The family of a little girl diagnosed with cancer as a three week old baby have welcomed over £2m in funding for infant cancer research.
Cancer Research UK has awarded £2,014,419 for the study into what causes cancer in babies before they are even born.
Led by Professor Katrin Ottersbach of the University of Edinburgh, they aim to find factors driving leukaemia while babies are still in the womb or in the early weeks after birth.
Amelia Paton was diagnosed with two types of leukaemia – acute lymphoblastic leukaemia and acute myeloid leukaemia – in December 2017 and spent her first Christmas in hospital.
After two stem cell bone marrow transplants, Amelia is now cancer free and has just finished primary one.
Mum Kerri Paton of Turriff, Aberdeenshire said she is “so proud” of her little girl.
She said: “To be told our baby had two types of cancer was just devastating. To have to go through so much at such a young age seems so unfair.
“But Amelia has been a little fighter from the day she was born and we are so proud of her and everything she has achieved.
“If this research can help other children like Amelia to tackle this horrible disease, then that would be fantastic.”
Leukaemia is a type of cancer which affects blood cells, causing them to be produced incorrectly or in too great or too few numbers. In infants it is most commonly caused by a chromosomal rearrangement in a gene called MLL (mixed-lineage leukaemia).
Professor Ottersbach’s team hopes to discover how the liver and bone marrow foetal and neonatal microenvironments in infants are manipulated by cancerous cells to help the disease develop, as the liver and bone marrow are key in the production of blood cells.
The research team hopes its findings will be able to establish new treatments which could stop the disease in its tracks.
Professor Katrin Ottersbach, of the University of Edinburgh, said: “We know that the causes of leukaemia in young infants are present before these children are born.
“By studying in detail the systems which create blood in the body, we hope we can establish what is driving this disease within these very young children.
“If we pinpoint these drivers, we may able to target these and find new or existing therapies which stop the cancer developing.”

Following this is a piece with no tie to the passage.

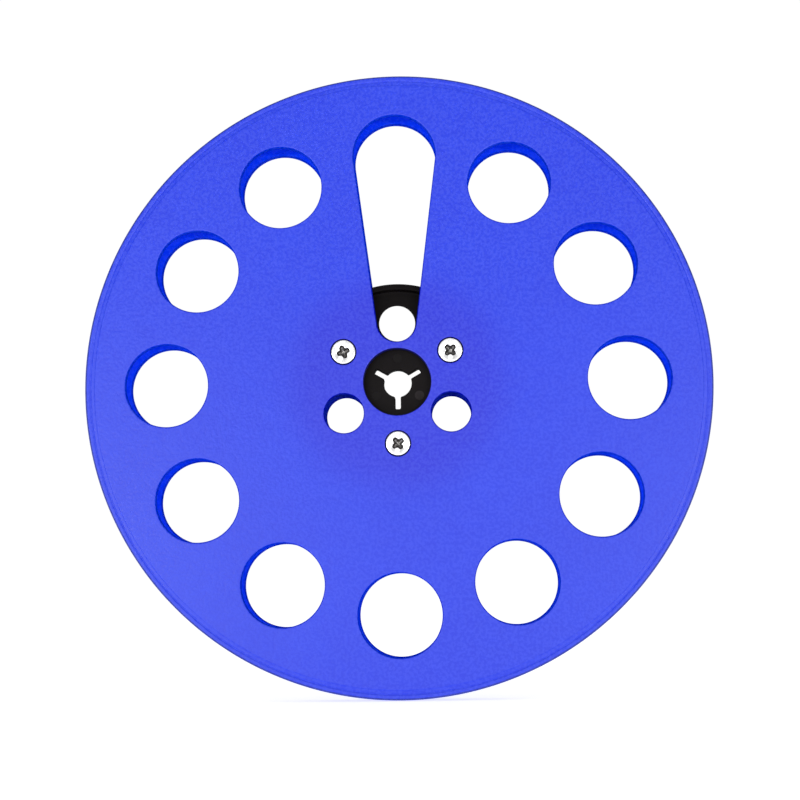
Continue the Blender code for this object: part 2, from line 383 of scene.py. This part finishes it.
# ---------------------------------------------------------------- hub
def keyed_loop(o):
    """Bore with its three key slots, grown by o; the slot mouths have small rounds."""
    r = BORE_R + o
    w = KEY_W / 2 + o
    reach = KEY_REACH + o
    mouth = 0.42                      # rounding where a slot meets the bore
    # centre of the mouth round: at distance r + mouth from the axis, w + mouth from the slot's middle
    my = math.sqrt((r + mouth) ** 2 - (w + mouth) ** 2)
    corner = max(0.45 + o, 0.05)
    pts = []
    for angle in SCREW_ANGLES:
        local = []
        # left mouth round, going clockwise seen from the front: from the bore to the slot's left side
        cx = -(w + mouth)
        a0 = math.atan2(-my, -cx)       # towards the axis
        a1 = 0.0                        # towards the slot's side
        for k in range(7):
            a = a0 + (a1 - a0) * k / 6
            local.append((cx + mouth * math.cos(a), my + mouth * math.sin(a)))
        for k in range(1, 4):
            local.append((-w, my + (reach - corner - my) * k / 4))
        for k in range(7):
            a = math.pi - math.pi / 2 * k / 6
            local.append((-w + corner + corner * math.cos(a), reach - corner + corner * math.sin(a)))
        for k in range(7):
            a = math.pi / 2 - math.pi / 2 * k / 6
            local.append((w - corner + corner * math.cos(a), reach - corner + corner * math.sin(a)))
        for k in range(3, 0, -1):
            local.append((w, my + (reach - corner - my) * k / 4))
        for k in range(6, -1, -1):
            a = a0 + (a1 - a0) * k / 6
            local.append((-(cx + mouth * math.cos(a)), my + mouth * math.sin(a)))
        t = math.radians(angle)
        ct, st = math.cos(t), math.sin(t)
        pts += [(x * ct + y * st, -x * st + y * ct) for x, y in local]
        # bore arc on to the next slot
        lx, ly = local[-1]
        half = math.atan2(lx, ly)
        a_from, a_to = t + half, t + 2 * math.pi / 3 - half
        for k in range(1, 20):
            a = a_from + (a_to - a_from) * k / 20
            pts.append((r * math.sin(a), r * math.cos(a)))
    return pts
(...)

Leukaemia is the most common cancer in children and is particularly difficult to treat in infant patients under the age of one.
Each year around 280 children aged under four-years-old are diagnosed with leukaemia in the United Kingdom.

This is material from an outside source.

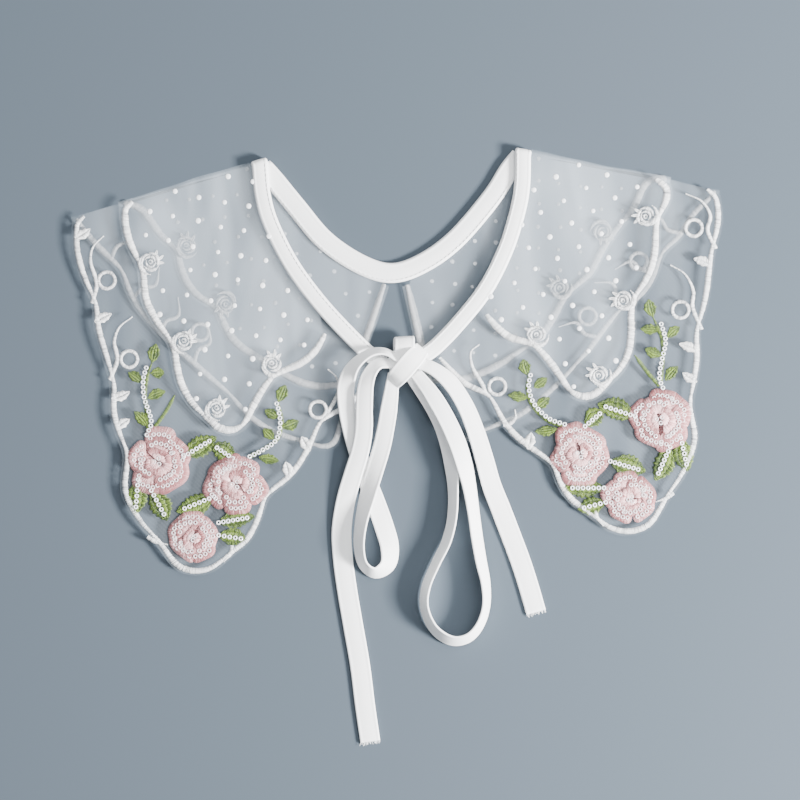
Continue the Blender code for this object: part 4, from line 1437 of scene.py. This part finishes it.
@dataclass
class WingEmbroidery:
    """The sewing on one wing, apart from its roses on the fronts.

    A ring is given as its radius, its width and its number of threads.
    """

    side: Side
    tendril_width: float = 2.1
    front_ring: tuple[float, float, int] = (4.3, 1.8, 58)
    back_ring: tuple[float, float, int] = (4.4, 2.0, 60)
    stem_width: float = 2.2
    big_fullness: float = 1.28
    spray_fullness: float = 1.15
    white_fullness: float = 1.2
    rose_clearance: float = 7.5
    dot_margin: float = 5.5
    dot_jitter: float = 0.4

    def ground(self, tier: Tier, half: Half) -> Ground:
        """The cloth of a tier's half."""
        return Ground(self.side, tier, half)

    def border(self, tier: Tier, half: Half, thin: float, full: float, tone: float) -> Guides:
        """The satin border along a cut edge, a stroke for each scallop.

        Args:
            tier: the tier.
            half: the front or the back half.
            thin: the border's width where two strokes meet.
            full: its width within a stroke.
            tone: the middle tone of its threads.

        Returns:
            The guides of its threads.
        """
        needle = Needle(self.ground(tier, half), seed=23 + self.side.value)
        wing = Wing(self.side, tier)
        path, across = wing.border_line(half, LIP + full / 2, THREAD_PITCH)
        joints = wing.joints(half)
        places = np.linspace(0, 1, len(path))
        scallop = np.clip(np.searchsorted(joints, places, side="right") - 1, 0, len(joints) - 2)
        share = (places - joints[scallop]) / (joints[scallop + 1] - joints[scallop])
        swell = np.sin(np.pi * np.clip(share, 0, 1)) ** 0.7
        needle.satin_line(path, across, thin + (full - thin) * swell, rise=0.6, tone=tone)
        return needle.stitches

    def vines(self) -> Guides:
        """The white tendrils, rings and leaves on the lower front.

        Returns:
            The guides of their threads.
        """
        needle = Needle(self.ground(Tier.LOWER, Half.FRONT), seed=31)
        for row in TENDRILS[self.side]:
            needle.cord(row, self.tendril_width, taper=0.6)
        for centre in RINGS[self.side]:
            needle.ring(centre, *self.front_ring)
        for bx, by, tx, ty, width in WHITE_LEAVES[self.side]:
            needle.leaf((bx, by), (tx, ty), width * self.white_fullness, light=0.8,
                        split=False)
        return needle.stitches

    def greenery(self) -> Guides:
        """The green leaves and stems on the lower front.

        Returns:
            The guides of their threads.
        """
        needle = Needle(self.ground(Tier.LOWER, Half.FRONT), seed=37)
        for row in STEMS[self.side]:
            needle.cord(row, self.stem_width, taper=0.2, tone=0.4)
        for bx, by, tx, ty, width in BIG_LEAVES[self.side]:
            needle.leaf((bx, by), (tx, ty), width * self.big_fullness)
        for bx, by, tx, ty, width in SPRAY_LEAVES[self.side]:
            needle.leaf((bx, by), (tx, ty), width * self.spray_fullness, dark=0.42,
                        light=0.95)
        return needle.stitches

    def chains(self) -> Guides:
        """The sequin chains along the sprays and the big leaves.

        Returns:
            The guides of the sequins.
        """
        beads = Sequins(self.ground(Tier.LOWER, Half.FRONT))
        for row in SEQUIN_CHAINS[self.side]:
            beads.chain(row, lift=0.85)
        for bx, by, tx, ty, _ in BIG_LEAVES[self.side]:
            base, tip = vec((bx, by)), vec((tx, ty))
            beads.chain([base, base + (tip - base) * 0.4, base + (tip - base) * 0.78],
                        lift=0.95)
        return beads.guides

    def back_vines(self) -> Guides:
        """Rings, curls and small roses that show faintly through the folded cloth.

        Returns:
            The guides of their threads.
        """
        needle = Needle(self.ground(Tier.LOWER, Half.BACK), seed=41)
        edge = Wing(self.side, Tier.LOWER).edge(Half.BACK)
        normals = Wing(self.side, Tier.LOWER).normals(Half.BACK)
        for row in range(1, len(SCALLOPS[(self.side, Tier.LOWER, Half.BACK)]) - 1):
            k = row * CURL_PITCH + CURL_START
            base, inward = edge[k], normals[k]
            along = np.array([-inward[1], inward[0]])
            needle.cord([base + inward * depth + along * shift for depth, shift in BACK_CURL],
                        self.tendril_width, taper=0.5)
        for centre in UNDER_RINGS[self.side]:
            needle.ring(centre, *self.back_ring)
        for x, y in UNDER_ROSES[self.side]:
            rose = WhiteRose(x, y, 30.0 * y).sew(self.ground(Tier.LOWER, Half.BACK))
            needle.stitches.extend(rose)
        return needle.stitches

    def dots(self, half: Half) -> Guides:
        """The woven dots of an upper half, on their slanted lattice.

        Args:
            half: the front or the back half.

        Returns:
            The guides of the dots.
        """
        first, second = LATTICE[self.side]
        ground = self.ground(Tier.UPPER, half)
        wing = Wing(self.side, Tier.UPPER)
        outline = np.vstack([wing.edge(half) + wing.normals(half) * self.dot_margin,
                             wing.seam(half)[::-1]])
        # The back half shows its lattice at another slant
        if half is Half.BACK:
            first, second = (first[0] * 0.98, first[1] + 4.0), (second[0] - 4.0, second[1] * 0.97)
        guides = Guides()
        rng = np.random.default_rng(43 + self.side.value)
        centre = outline.mean(axis=0) + vec(LATTICE_SHIFT[half])
        roses = [vec(row[1:3]) for row in WHITE_ROSES[self.side]]
        for i in range(-14, 15):
            for j in range(-14, 15):
                place = centre + vec(first) * i + vec(second) * j
                place = place + rng.normal(0, self.dot_jitter, 2)
                near = min(np.linalg.norm(place - rose) for rose in roses)
                if inside(place, outline) and (near > self.rose_clearance or half is Half.BACK):
                    size = DOT_SIZE[half] * rng.uniform(0.85, 1.1)
                    guides.add(ground.point(place, DOT_LIFT[half]), (1, 0, 0),
                               (size, size, 0.6))
        return guides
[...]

With around 20 children in the UK under four sadly losing their lives to the disease annually, finding new ways to tackle the disease is vital.

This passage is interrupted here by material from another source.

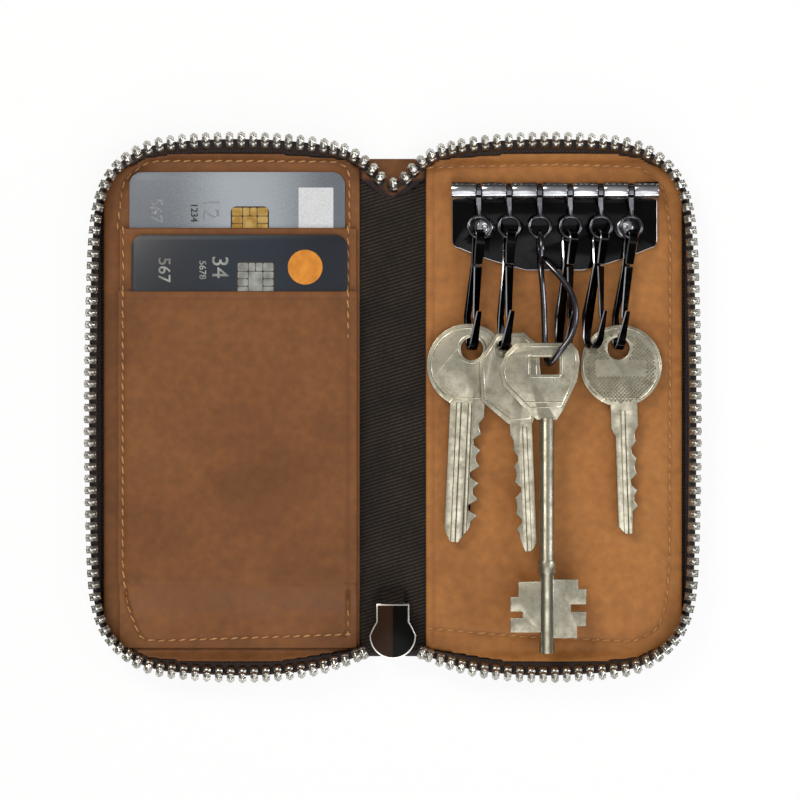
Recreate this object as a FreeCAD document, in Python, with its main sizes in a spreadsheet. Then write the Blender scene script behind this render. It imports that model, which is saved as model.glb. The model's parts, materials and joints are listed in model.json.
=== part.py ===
"""Zip-around key and card case, lying open like a book.

Millimetres.  The origin is the middle of the spine on the outer face of the leather, +X points to the
key side, +Y to the top edge and +Z up, out of the open case.  Both halves have the same outline, so
that the two rows of teeth meet when the case is shut about the two fold lines of the spine.
"""
import FreeCAD, Part
import Sketcher
import math
import os

Vector = FreeCAD.Vector

doc = FreeCAD.newDocument("KeyCase")
sheet = doc.addObject("Spreadsheet::Sheet", "Sizes")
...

Dr Catherine Elliott, Director of Research at Cancer Research UK, said: “Leukaemia affecting babies in the very early days of life, or while still in the womb, is devastating for families.
“This research offers valuable insights into what happens inside very young infants to trigger the disease and will hopefully set us on the path to new treatments which will offer hope to families now and in the future.”